■ **Data lines**
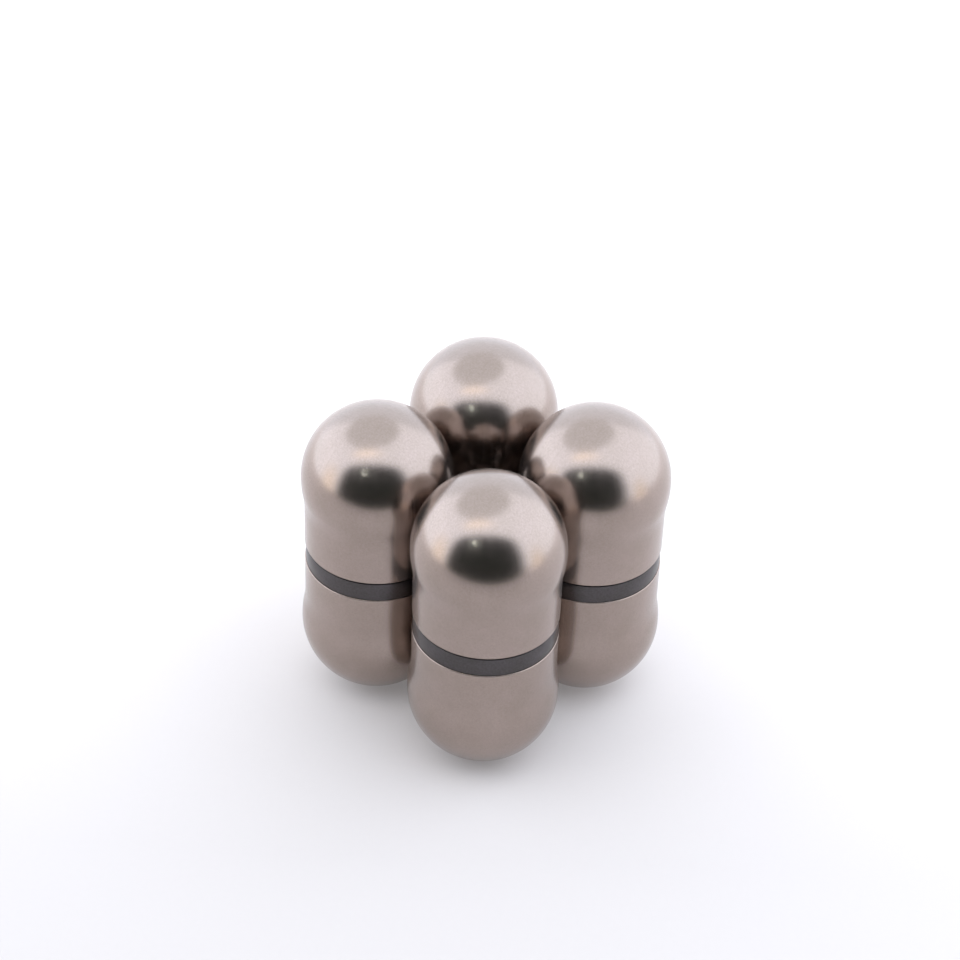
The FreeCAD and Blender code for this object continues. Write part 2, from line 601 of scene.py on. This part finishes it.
@dataclass
class PodSizes:
    """Sizes of one pod, in metres; heights are from its middle."""

    bulge_r: float = 0.0125
    half_height: float = 0.0274
    neck_r: float = 0.01194
    neck_half: float = 0.0086
    band_half: float = 0.00185
    band_r: float = 0.01178
    upper_lip: float = 0.00004
    lower_lip: float = 0.00008
    groove_depth: float = 0.00034
    groove_height: float = 0.00034
    band_edge: float = 0.00006
    foot_r: float = 0.0025
    fit: float = 0.00002
    sleeve_r: float = 0.00958
    thread_bore_r: float = 0.0096
    thread_bore_top: float = 0.0085
    cavity_r: float = 0.0086
    cavity_top: float = 0.0191
    pocket_r: float = 0.0036
    pocket_top: float = 0.0224
    edge_round: float = 0.00003
    dome_steps: int = 40
    swell_steps: int = 10

    def swell(self) -> Outline:
        """Two tangent arcs from the neck out to the bulge.

        Returns:
            The points from the neck up to the bulge.
        """
        equator = self.half_height - self.bulge_r
        rise = equator - self.neck_half
        step = self.bulge_r - self.neck_r
        radius = (rise ** 2 + step ** 2) / (4 * step)
        turn = math.asin(rise / 2 / radius)
        hollow_centre = (self.neck_r + radius, self.neck_half)
        swell_centre = (self.bulge_r - radius, equator)
        hollow = arc_points(hollow_centre, radius, math.pi, math.pi - turn, self.swell_steps)
        swell = arc_points(swell_centre, radius, -turn, 0.0, self.swell_steps)
        return hollow + swell[1:]

    def dome(self, foot_r: float) -> Outline:
        """The dome from the bulge to the axis, with a flat of the given radius.

        Args:
            foot_r: radius of the flat, 0 for none.

        Returns:
            The points after the bulge's widest ring.
        """
        equator = self.half_height - self.bulge_r
        last = math.acos(foot_r / self.bulge_r)
        points = arc_points((0.0, equator), self.bulge_r, 0.0, last, self.dome_steps)[1:]
        if foot_r > 0.0:
            return points + [(0.0, points[-1][1])]
        points[-1] = (0.0, points[-1][1])
        return points

    def shell(self, foot_r: float, lip_bevel: float) -> Outline:
        """Half section of a case half, dome up.

        Args:
            foot_r: radius of the flat at the pole.
            lip_bevel: bevel of the lip beside the band.

        Returns:
            The closed outline.
        """
        rim = self.band_half + self.fit
        lip = rounded(
            [
                (self.thread_bore_r, rim),
                (self.neck_r - lip_bevel, rim),
                (self.neck_r, rim + lip_bevel),
                (self.neck_r, rim + lip_bevel * LIP_REACH),
            ],
            self.edge_round,
        )
        inside = [
            (0.0, self.pocket_top),
            (self.pocket_r, self.pocket_top),
            (self.pocket_r, self.cavity_top),
            (self.cavity_r, self.cavity_top),
            (self.cavity_r, self.thread_bore_top),
            (self.thread_bore_r, self.thread_bore_top),
        ]
        return lip + self.swell() + self.dome(foot_r) + inside

    def band(self) -> Outline:
        """Half section of the waist band.

        Returns:
            The closed outline.
        """
        inner = self.sleeve_r + self.fit
        groove_r = self.band_r - self.groove_depth
        ledge = self.band_half - self.groove_height
        return rounded(
            [
                (inner, -self.band_half),
                (self.band_r - self.band_edge, -self.band_half),
                (self.band_r, -self.band_half + self.band_edge),
                (self.band_r, ledge),
                (groove_r, ledge),
                (groove_r, self.band_half),
                (inner, self.band_half),
            ],
            self.edge_round,
        )


@dataclass
class Pod:
    """One pod: its case halves, its band and the pieces inside."""

    name: PodName
    lathe: Lathe
    case: bpy.types.Material
    band: bpy.types.Material
    inner: dict[str, bpy.types.Material]
    sizes: PodSizes = field(default_factory=PodSizes)

    def node(self, piece: str) -> str:
        """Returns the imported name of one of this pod's pieces."""
        return f"{self.name.value}_{piece}"

    def centre(self) -> Vector:
        """The pod's middle, from its band's packed place.

        Returns:
            The middle, in metres.
        """
        low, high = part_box(self.node("waist_band"))
        return (low + high) / 2

    def build(self) -> list[bpy.types.Object]:
        """Makes the pieces that are seen.

        Returns:
            The new pieces.
        """
        return [self._shell(Half.UPPER), self._shell(Half.LOWER), self._band()]

    def dress(self) -> int:
        """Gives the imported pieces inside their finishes.

        Returns:
            How many pieces were dressed.
        """
        slots = {row["node"]: row["material_slot"] for row in frame["record"]["subparts"]}
        count = 0
        for node, slot in slots.items():
            if node.startswith(self.name.value + "_") and slot in self.inner:
                mesh = frame["nodes"][node].data
                mesh.materials.clear()
                mesh.materials.append(self.inner[slot])
                count += 1
        return count

    def _shell(self, half: Half) -> bpy.types.Object:
        """Turns one half of the case.

        Args:
            half: upper or lower.

        Returns:
            The new piece.
        """
        sizes = self.sizes
        lower = half is Half.LOWER
        foot_r = sizes.foot_r if lower else 0.0
        lip = sizes.lower_lip if lower else sizes.upper_lip
        section = sizes.shell(foot_r, lip)
        outline = [(radius, height * half.value) for radius, height in section]
        word = half.name.lower()
        piece = self.lathe.turn(f"{self.name.value}_case_{word}", outline, self.centre())
        return self._finish(piece, self.case, self.node(f"{word}_shell"))

    def _band(self) -> bpy.types.Object:
        """Turns the waist band.

        Returns:
            The new piece.
        """
        piece = self.lathe.turn(f"{self.name.value}_band_ring", self.sizes.band(), self.centre())
        return self._finish(piece, self.band, self.node("waist_band"))

    def _finish(
        self, piece: bpy.types.Object, material: bpy.types.Material, node: str
    ) -> bpy.types.Object:
        """Dresses a new piece and ties it to the frame.

        Args:
            piece: the new piece.
            material: its finish.
            node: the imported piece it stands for.

        Returns:
            The same piece.
        """
        piece.data.materials.append(material)
        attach(piece, f"shell_{self.name.value}")
        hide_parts(node)
        return piece


# --------------------------------------------------------------------------- stage


@dataclass
class Card:
    """A flat soft-edged card of the studio, mirrored in the metal and never seen itself.

    Its side and rise are half its width and half its height, as vectors. It fades over the soft
    share of them, and its outline is an oval at squareness 2 and squarer above that.
    """

    name: str
    middle: Vector
    side: Vector
    rise: Vector
    colour: Colour
    glow: float
    soft: float
    squareness: int

    def build(self) -> bpy.types.Object:
        """Makes the card.

        Returns:
            The card.
        """
        mesh = bpy.data.meshes.new(self.name)
        corners = [(-1.0, -1.0, 0.0), (1.0, -1.0, 0.0), (1.0, 1.0, 0.0), (-1.0, 1.0, 0.0)]
        mesh.from_pydata(corners, [], [(0, 1, 2, 3)])
        card = bpy.data.objects.new(self.name, mesh)
        bpy.context.scene.collection.objects.link(card)
        facing = self.side.cross(self.rise).normalized()
        turn = Matrix((self.side, self.rise, facing)).transposed().to_4x4()
        card.matrix_world = Matrix.Translation(self.middle) @ turn
        sheet = NodeSheet(self.name)
        sheet.fading_glow(self.colour, self.glow, self.soft, self.squareness)
        mesh.materials.append(sheet.material)
        card.visible_camera = False
        card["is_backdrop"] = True
        return card


@dataclass
class Studio:
    """White tent, pale floor and camera.

    The tent's own directions are across (to the camera's right), away (from the camera) and up.
    Angles are in degrees, the lens and sensor in millimetres and other lengths in metres.
    """

    azimuth: float = 42.12
    elevation: float = 40.3
    distance: float = 0.4375
    lens: float = 98.4
    roll: float = 2.45
    aim_side: float = 0.074
    aim_down: float = 1.437
    sensor: float = 36.0
    sky: Colour = (1.0, 1.075, 1.19)
    sky_strength: float = 2.08
    floor_tone: Colour = (0.65, 0.611, 0.597)
    # floor_light and the floor_glow values below are painted light: the floor itself glows
    floor_light: Colour = (0.64, 0.63, 0.645)
    floor_reach: float = 4.0
    floor_tone_spread: float = 0.01
    floor_grain_scale: float = 900.0
    floor_grain_detail: float = 3.0
    floor_roughness: float = 0.9
    floor_specular: float = 0.1
    # painted light: the floor's glow, weak near the camera and strong further away, over this span
    # of Y
    floor_glow_near: float = 0.11
    floor_glow_far: float = 0.65
    floor_glow_span: tuple[float, float] = (-0.045, 0.145)
    warm: Colour = (1.0, 0.95, 0.88)
    cool: Colour = (1.0, 1.05, 1.12)
    dark: Colour = (0.85, 1.0, 0.95)
    clip_start: float = 0.01
    clip_end: float = 20.0

    def heading(self) -> Vector:
        """Returns the flat direction from the block towards the camera."""
        angle = math.radians(self.azimuth)
        return Vector((math.sin(angle), -math.cos(angle), 0.0))

    def spot(self, across: float, away: float, height: float) -> Vector:
        """Turns a place in the tent's own directions into the frame's.

        Args:
            across: distance to the camera's right.
            away: distance away from the camera.
            height: distance above the floor.

        Returns:
            The place in the frame.
        """
        heading = self.heading()
        right = Vector((-heading.y, heading.x, 0.0))
        return right * across - heading * away + UP * height

    def build(self) -> list[bpy.types.Object]:
        """Makes everything of the studio.

        Returns:
            The studio's objects.
        """
        return [self._floor(), *[card.build() for card in self._cards()], self._camera()]

    def light(self) -> None:
        """Sets the tent's even white glow."""
        world = bpy.data.worlds.new("tent")
        world.use_nodes = True
        background = world.node_tree.nodes["Background"]
        background.inputs["Color"].default_value = (*self.sky, 1.0)
        background.inputs["Strength"].default_value = self.sky_strength
        bpy.context.scene.world = world
        bpy.context.scene.view_settings.view_transform = "Standard"

    def _floor(self) -> bpy.types.Object:
        """Makes the pale floor under the pods, turned so that its Y runs away from the camera.

        Returns:
            The floor.
        """
        low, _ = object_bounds()
        reach = self.floor_reach
        mesh = bpy.data.meshes.new("floor")
        corners = [(-reach, -reach), (reach, -reach), (reach, reach), (-reach, reach)]
        mesh.from_pydata([(x, y, 0.0) for x, y in corners], [], [(0, 1, 2, 3)])
        floor = bpy.data.objects.new("floor", mesh)
        turn = Matrix.Rotation(math.radians(self.azimuth), 4, "Z")
        floor.matrix_world = Matrix.Translation((0.0, 0.0, low.z)) @ turn
        bpy.context.scene.collection.objects.link(floor)
        mesh.materials.append(self._floor_paper_glow())
        floor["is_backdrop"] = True
        return floor

    def _floor_paper_glow(self) -> bpy.types.Material:
        """Makes the floor's paper with a painted glow that grows away from the camera.

        Returns:
            The material.
        """
        sheet = NodeSheet("floor_paper_glow")
        grain = sheet.noise(sheet.place(), self.floor_grain_scale, self.floor_grain_detail)
        tones = [
            (0.0, shade(self.floor_tone, 1.0 - self.floor_tone_spread)),
            (1.0, shade(self.floor_tone, 1.0 + self.floor_tone_spread)),
        ]
        sheet.link(sheet.tones(grain, tones), sheet.shader.inputs["Base Color"])
        sheet.shader.inputs["Roughness"].default_value = self.floor_roughness
        sheet.shader.inputs["Specular IOR Level"].default_value = self.floor_specular
        # painted light: the paper glows, more strongly further from the camera
        sheet.shader.inputs["Emission Color"].default_value = (*self.floor_light, 1.0)
        glows = (self.floor_glow_near, self.floor_glow_far)
        glow = sheet.spread(sheet.axes()["Y"], self.floor_glow_span, glows)
        sheet.link(glow, sheet.shader.inputs["Emission Strength"])
        return sheet.material

    def _cards(self) -> list[Card]:
        """The tent's features that the metal mirrors.

        Returns:
            The dark opening, the ceiling flap, the back and side walls, and the lamps.
        """
        across = self.spot(1.0, 0.0, 0.0)
        away = self.spot(0.0, 1.0, 0.0)
        return [
            Card(
                name="front_opening",
                middle=self.spot(across=-0.048, away=-0.2, height=0.146),
                side=across * 0.342,
                rise=UP * 0.209,
                colour=self.dark,
                glow=0.05,
                soft=0.38,
                squareness=4,
            ),
            Card(
                name="ceiling_flap",
                middle=self.spot(across=-0.1, away=0.2, height=0.442),
                side=across * 0.29,
                rise=away * 0.3,
                colour=self.cool,
                glow=1.37,
                soft=0.08,
                squareness=2,
            ),
            Card(
                name="back_wall",
                middle=self.spot(across=0.0, away=0.5, height=0.2),
                side=across * 0.5,
                rise=UP * 0.45,
                colour=self.sky,
                glow=1.56,
                soft=0.3,
                squareness=4,
            ),
            Card(
                name="left_wall",
                middle=self.spot(across=-0.52, away=0.2, height=0.1),
                side=away * 0.4,
                rise=UP * 0.35,
                colour=self.sky,
                glow=2.25,
                soft=0.5,
                squareness=4,
            ),
            Card(
                name="right_wall",
                middle=self.spot(across=0.52, away=0.25, height=0.1),
                side=away * 0.4,
                rise=UP * 0.35,
                colour=self.sky,
                glow=2.15,
                soft=0.5,
                squareness=4,
            ),
            Card(
                name="front_lamp",
                middle=self.spot(across=-0.13, away=-0.13, height=0.42),
                side=across * 0.22,
                rise=away * 0.06,
                colour=self.warm,
                glow=2.9,
                soft=0.8,
                squareness=2,
            ),
            Card(
                name="left_lamp",
                middle=self.spot(across=-0.4, away=-0.12, height=0.06),
                side=away * 0.13,
                rise=UP * 0.2,
                colour=self.warm,
                glow=2.3,
                soft=0.8,
                squareness=2,
            ),
            Card(
                name="right_lamp",
                middle=self.spot(across=0.32, away=-0.13, height=0.03),
                side=away * 0.1,
                rise=UP * 0.15,
                colour=self.warm,
                glow=1.9,
                soft=0.8,
                squareness=2,
            ),
            Card(
                name="small_lamp",
                middle=self.spot(across=-0.095, away=-0.197, height=0.222),
                side=across * 0.006,
                rise=UP * 0.006,
                colour=self.dark,
                glow=60.0,
                soft=0.3,
                squareness=2,
            ),
        ]

    def _camera(self) -> bpy.types.Object:
        """Makes the camera and makes it the scene's own.

        Returns:
            The camera.
        """
        low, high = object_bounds()
        target = (low + high) / 2
        lift = math.radians(self.elevation)
        back = self.heading() * math.cos(lift) + UP * math.sin(lift)
        right = UP.cross(back).normalized()
        up = back.cross(right)
        basis = Matrix((right, up, back)).transposed()
        swing = Matrix.Rotation(math.radians(self.aim_side), 3, up)
        nod = Matrix.Rotation(math.radians(self.aim_down), 3, right)
        lean = Matrix.Rotation(math.radians(self.roll), 3, back)
        data = bpy.data.cameras.new("camera")
        data.sensor_width = self.sensor
        data.lens = self.lens
        data.clip_start = self.clip_start
        data.clip_end = self.clip_end
        camera = bpy.data.objects.new("camera", data)
        turn = (lean @ nod @ swing @ basis).to_4x4()
        camera.matrix_world = Matrix.Translation(target + back * self.distance) @ turn
        bpy.context.scene.collection.objects.link(camera)
        bpy.context.scene.camera = camera
        return camera


# --------------------------------------------------------------------------- main


def main() -> None:
    """Builds the pods and the studio, and reports each piece."""
    logging.basicConfig(level=logging.INFO, format="%(name)s: %(message)s")
    lathe = Lathe()
    case = CASE_METAL.make()
    band = BAND_METAL.make()
    inner = {slot: finish.make() for slot, finish in INNER_FINISHES.items()}
    for name in PodName:
        pod = Pod(name, lathe, case, band, inner)
        for piece in pod.build():
            LOG.info("made %s with %d faces", piece.name, len(piece.data.polygons))
        LOG.info("dressed %d pieces inside the %s pod", pod.dress(), name.value)
    studio = Studio()
    studio.light()
    for thing in studio.build():
        LOG.info("placed %s", thing.name)


if __name__ == "__main__":
    main()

■ **Stated goal**
From the first line of the data above to the line holding "one pod, in", reproduce each line exactly; emit no other lines.

■ **Response below**
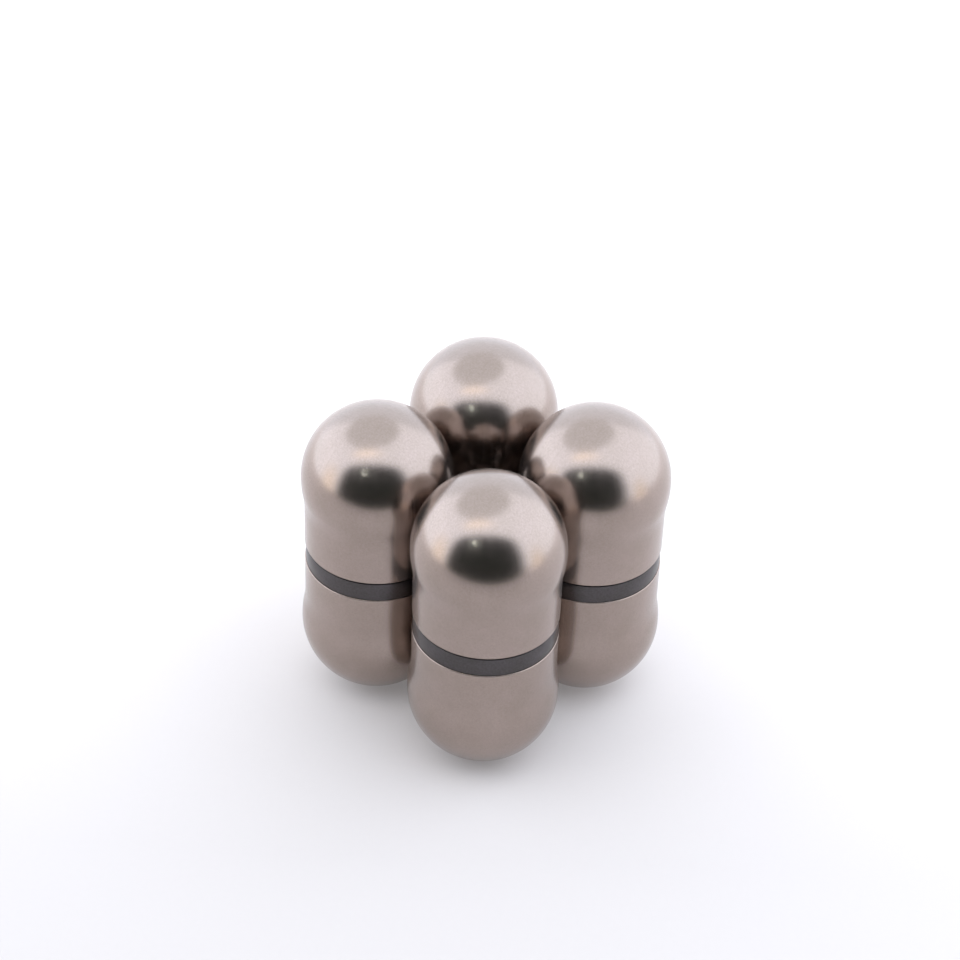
The FreeCAD and Blender code for this object continues. Write part 2, from line 601 of scene.py on. This part finishes it.
@dataclass
class PodSizes:
    """Sizes of one pod, in metres; heights are from its middle."""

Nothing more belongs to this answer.